Raquel Brito, Jornal i

Será compreensível e até admissível que uma condenação possa ser “inconsequente”, em termos práticos?

Há notícias que nos despertam mais a atenção do que outras. Se atentarmos bem ao conteúdo das que se referem ao fenómeno da corrupção podemos perceber como vai o “estado da arte” do nosso país nessa matéria. Algumas delas (ver notícia infra) escondem interpretações curiosas, outras, simplesmente, traduzem a realidade do fenómeno, tal como a notícia que revela os resultados de um estudo no qual Portugal é apontado, em 2016, como o 29º país mais corrupto de um total de 176, segundo a Transparency International.

Em termos gerais o país atinge níveis de corrupção, no mínimo, desconfortantes. Todavia, o mais inquietante é nenhuma (ou quase nenhuma) medida ser tomada no sentido de a prevenir, de mitigar os seus efeitos e punir os seus militantes.

No senso comum paira a ideia que os casos são denunciados, tornados públicos, que há investigação, que há conhecimento dos factos, porém nem sempre há vontade de colocar a justiça a funcionar: julgando e condenando. Principalmente no que se refere ao setor público.

O fenómeno da corrupção em Portugal é debatido e comentado como nunca. No campo desportivo, ganha ainda mais destaque, essencialmente associado aos casos do futebol que têm sido trazidos a público.

Não obstante esta crescente perceção da corrupção desportiva, destaco três factos:

1 – estes eventos recentemente conhecidos não são “novos”;

2 – refletem práticas comuns de inúmeros clubes de futebol;

3 – não são eventos exclusivos do futebol.

Em termos gerais, as entidades responsáveis pelas diversas modalidades desportivas nacionais gozam de uma certa impunidade legal e até prevaricam em conluio com distintos poderes políticos e/ou instituições públicas.

A notícia infra suscita alguma curiosidade, relativamente à forma como as instituições públicas se posicionam sobre os casos de corrupção.

Corrupção faz cair delegado da FPF

“O ex-presidente da Académica José Eduardo Simões perdeu o mandato de delegado da Assembleia- geral da FPF, por ter sido condenada, em 2013, por corrupção passiva. A Federação, que antes se recusara a afastar Simões, tomou aquela decisão, anteontem, por força de um parecer da Procuradoria-Geral da República que a avisava de que lhe poderia ser suspenso o estatuto de utilidade pública desportiva.”

Vejamos:

Há um funcionário público que foi condenado por corrupção em 2013 e que não é afastado das funções que exerce numa instituição de utilidade pública (a Assembleia-geral da FPF);
E que só é afastado perante a perspetiva “ameaçadora” de um parecer da Procuradoria-Geral da República.

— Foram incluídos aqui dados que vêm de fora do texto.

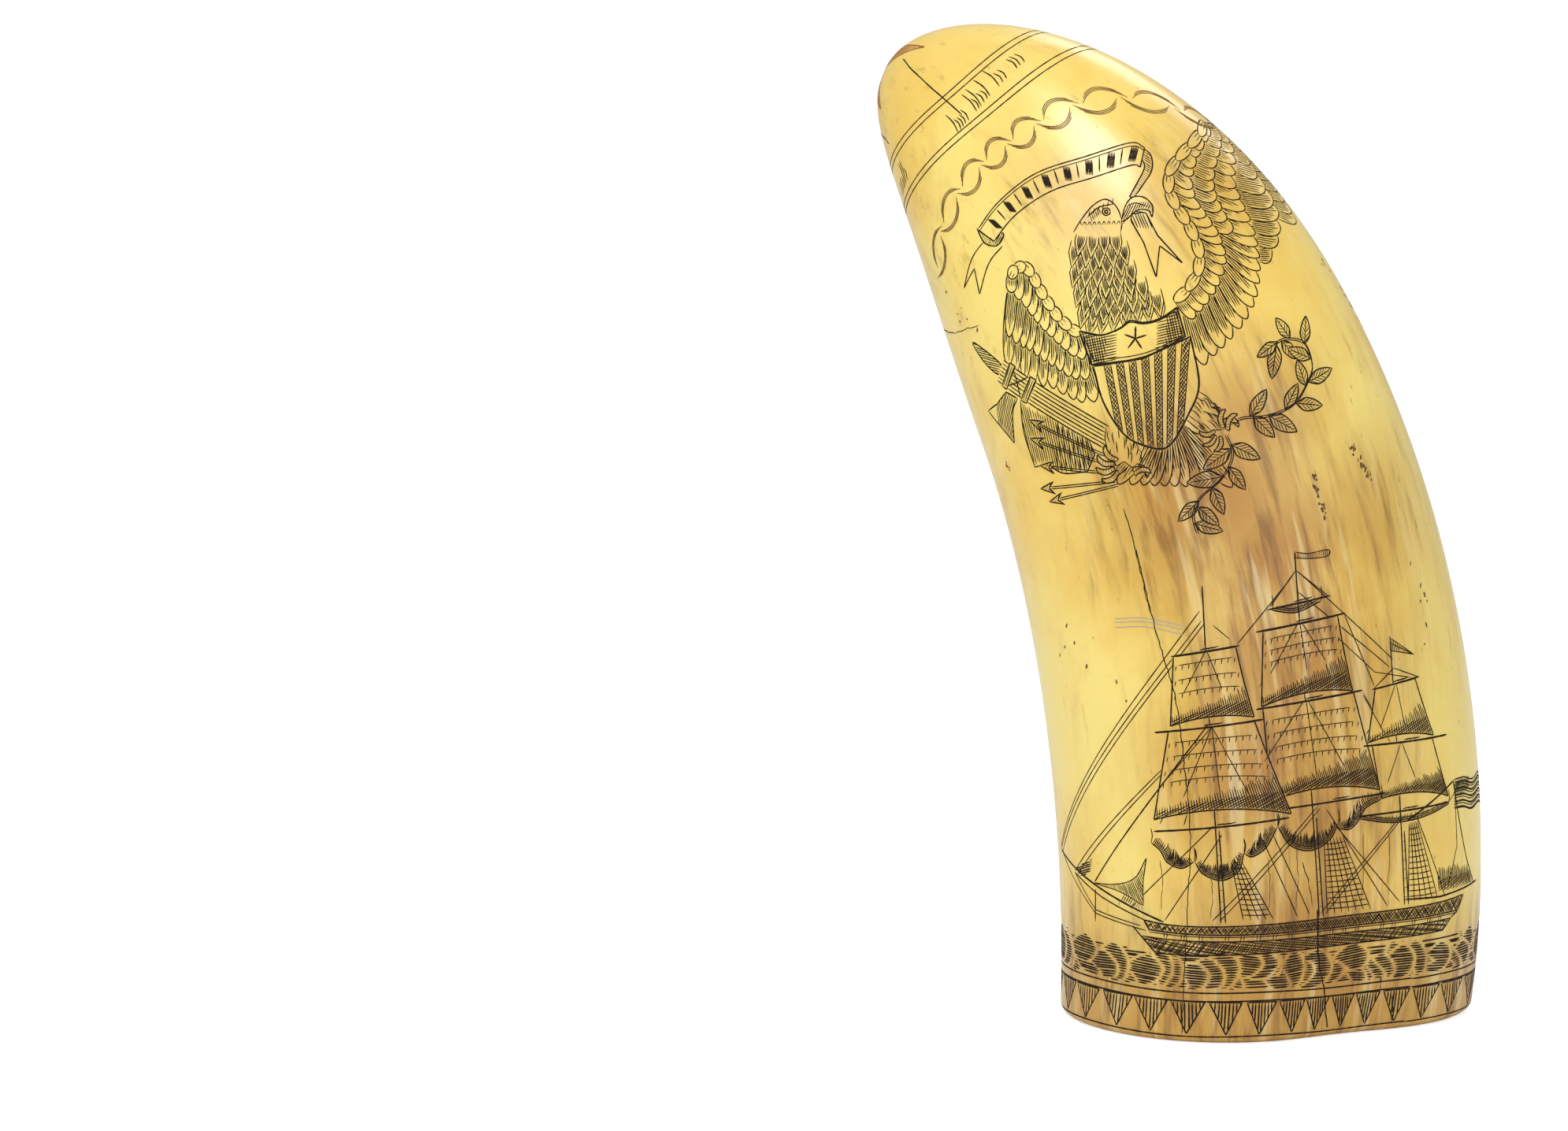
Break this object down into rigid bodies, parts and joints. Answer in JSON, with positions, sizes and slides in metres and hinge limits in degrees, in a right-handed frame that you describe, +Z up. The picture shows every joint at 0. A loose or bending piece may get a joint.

Desconheço a leitura que o cidadão comum faz destes factos, mas a mim, causam-me bastante perplexidade e preocupação. Será compreensível e até admissível que uma condenação possa ser “inconsequente”, em termos práticos?

Obviamente que este comportamento é revelador de alguma inércia que as instituições públicas aparentam ter perante os corruptos condenados. Situações há, extrafutebol, nas quais são as próprias instituições públicas a desenvolver “parcerias” com privados. Há Câmaras Municipais (CM) a ceder instalações públicas a Associações Desportivas Sem Fins lucrativos a custo zero. As CM não prestam contas aos seus eleitores, as associações sem fins lucrativos não são assim tão pouco lucrativas. Elas são, na sua grande maioria, pertencentes a particulares com usufruto do espaço público, com vista ao enriquecimento. Não há vestígios de qualquer concurso público nestas atribuições e, … continuam as irregularidades, sem qualquer impedimento ou constrangimento.

Há situações bem mais graves e preocupantes? Sim há, sem dúvida. Mas isso não deve impedir que se intervenha nos ditos “pequenos casos”, que irradiam um pouco por todo o lado.

A questão a colocar deveria ser: haverá vontade política para travar esta corrupção?